16 de julho de 2020

IMUNIDADE DE REBANHO!

(Monica de Bolle – O Estado de S. Paulo, 15) A revista Science publicou um artigo recente no qual a imunidade de rebanho é modelada como parte de uma série de modelos epidemiológicos que tentam, à luz dos dados e de diversas informações sobre a população de diferentes localidades, dar diretrizes gerais sobre o curso da epidemia. Trata-se, portanto, de um conjunto de artigos, e, em todos eles, pesquisadores têm sublinhado que seus modelos não devem ser tomados ao pé da letra para a formulação de políticas de saúde pública. Como todos os modelos, eles servem tão somente para entender algumas partes de um problema intrincado, não-linear, dinâmico e que comporta uma miríade de dúvidas, questões não respondidas e, possivelmente, outras ainda não formuladas. Contudo, há quem os esteja interpretando de forma indevida para argumentar a favor da reabertura econômica independentemente da evolução da epidemia e para afirmar, equivocadamente, que alguns lugares já podem estar próximos dessa espécie de Santo Graal da nossa era.

Esses artigos usam de recursos técnico-científicos semelhantes aos empregados por economistas em suas construções retóricas no que deveria ser um esforço por elucidar questões. Vou ilustrar o que quero dizer. Em economia, é comum valer-se de modelos em que há um agente representativo, isto é, um indivíduo cujo comportamento pode ser extrapolado para todos os demais, pois é característico de todos. Modelos com esse tipo de premissa permitem simplificações que em muito auxiliam a avaliação analítica: por exemplo, se todos os consumidores tiverem um comportamento semelhante e redutível ao de um agente representativo, o problema da agregação, típico na macroeconomia, é facilmente eliminado. Para analisar o consumo agregado, basta reduzi-lo às decisões de um único indivíduo, uma vez que todos os demais a ele se assemelharão. É claro que, na prática, não funciona dessa forma, como sabemos por intuição e como revelam os estudos de economia comportamental. Ainda assim, trata-se de um artifício útil.

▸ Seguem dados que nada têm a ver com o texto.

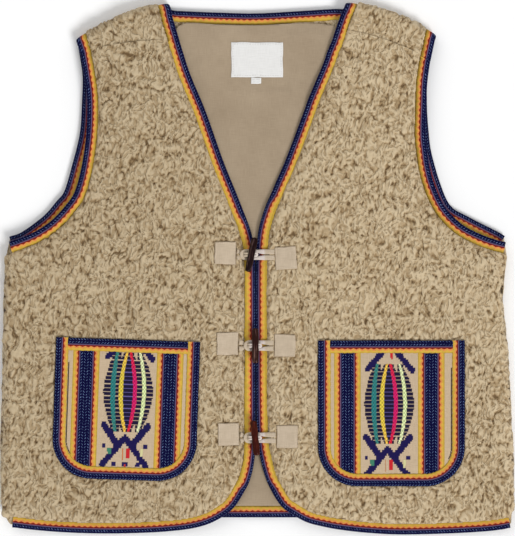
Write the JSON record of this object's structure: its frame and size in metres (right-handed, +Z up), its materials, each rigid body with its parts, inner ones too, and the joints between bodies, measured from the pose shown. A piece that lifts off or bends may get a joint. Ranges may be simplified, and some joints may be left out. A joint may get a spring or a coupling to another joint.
{
  "type": "toggle-front fleece vest laid flat",
  "caption": "Sleeveless curly-fleece vest laid flat, with ribbon-bound edges, two ribbon-edged patch pockets and barrel toggles on loops.",
  "frame": {"origin": "centre of the bounding box at the surface that the back panel lies on", "axes": "+X towards the side seam on the right as seen, +Y from the hem to the neck, +Z up off the surface, out of the front"},
  "size_m": [0.565, 0.5859, 0.0266],
  "materials": {
    "fleece": "curly pile",
    "lining": "smooth fleece",
    "ribbon": "woven",
    "pattern": "woven pattern",
    "linen": "plain weave",
    "label": "satin weave",
    "horn": "polished dark horn"
  },
  "bodies": {
    "root": {"back_panel": "fleece", "back_lining": "lining", "front_left": "fleece", "front_right": "fleece", "front_binding_left": "ribbon", "front_binding_right": "ribbon", "neck_binding": "ribbon", "back_hem_binding": "ribbon", "armhole_binding_left": "ribbon", "armhole_binding_right": "ribbon", "pocket_left": "pattern", "pocket_right": "pattern", "pocket_trim_left": "ribbon", "pocket_trim_right": "ribbon", "pocket_band_left": "ribbon", "pocket_band_right": "ribbon", "patch_left_1": "linen", "patch_left_2": "linen", "patch_left_3": "linen", "patch_right_1": "linen", "patch_right_2": "linen", "patch_right_3": "linen", "loop_left_1": "linen", "loop_left_2": "linen", "loop_left_3": "linen", "loop_right_1": "linen", "loop_right_2": "linen", "loop_right_3": "linen", "toggle_1": "horn", "toggle_2": "horn", "toggle_3": "horn", "label": "label", "label_tab": "label"}
  },
  "joints": []
}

A imunidade de rebanho clássica, como os modelos de agente representativo, partem do pressuposto de que a imunidade é uniformemente distribuída em uma dada população. Por força desse pressuposto, há uma forma simples para calculá-la. Os 60% a 70% de infectados para alcançar a imunidade de rebanho, supondo que o fator de reprodução do vírus causador da covid seja algo entre 2,5 e 3, são calculados a partir da fórmula proveniente da imunidade clássica. Há, porém, duas questões importantes a considerar. A primeira é que o fator de reprodução real do vírus só será conhecido quando a epidemia acabar. Por ora, temos apenas estimativas que variam de acordo com fatores diversos. A segunda é que a presumida uniformidade imunológica está associada à existência de uma vacina que confere imunidade ao vírus. Ou seja, a imunidade de rebanho clássica só tem sentido no contexto de uma vacina existente para determinar a cobertura crítica de um programa de vacinação, aquela cobertura que atinge a imunidade de rebanho.

Não temos vacina para o SARS-COV2, logo, a imunidade de rebanho clássica não é aplicável. Por esse motivo, não se pode partir do pressuposto de uniformidade imunológica. Parte-se, ao contrário, da heterogeneidade imunológica, elaborada de maneiras distintas em diferentes estudos. No entanto, premissas ainda são necessárias. No estudo da Science, há duas: a de que todos os infectados sobreviventes têm imunidade plena contra o vírus e de que essa imunidade é duradoura. Essas premissas, como a do agente representativo, são simplificações necessárias, do ponto de vista da pesquisa científica, para elucidar um aspecto daquilo que se busca entender. Como disse antes e insisto aqui, ambas carecem de evidências científicas para sustentá-las; isso não invalida um modelo que se propõe a avaliar os fatores que podem influenciar a imunidade de rebanho, mas invalida seu uso para defender a reabertura econômica prematura.

O uso indevido de cálculos para a imunidade de rebanho tem consequências econômicas diversas. Ele expõe a população desnecessariamente – sobretudo a mais vulnerável economicamente – ao risco de contágio, com consequências sobre a desigualdade. Ele põe em risco pessoas que podem vir a apresentar sequelas, tornando-as dependentes de um sistema de saúde sub-financiado e as retirando do mercado de trabalho caso apresentem problemas mais graves decorrentes da exposição ao vírus. Para resumir, o uso indevido dos cálculos e do conceito de imunidade de rebanho põem a economia em outro patamar de risco. Economistas não usariam modelos de agente representativo para recomendar políticas de combate a uma crise econômica aguda. Da mesma forma, tudo o que existe sobre imunidade de rebanho deve ser deixado em seu devido lugar: entre os pesquisadores e cientistas que buscam compreender um vírus novo em plena evolução.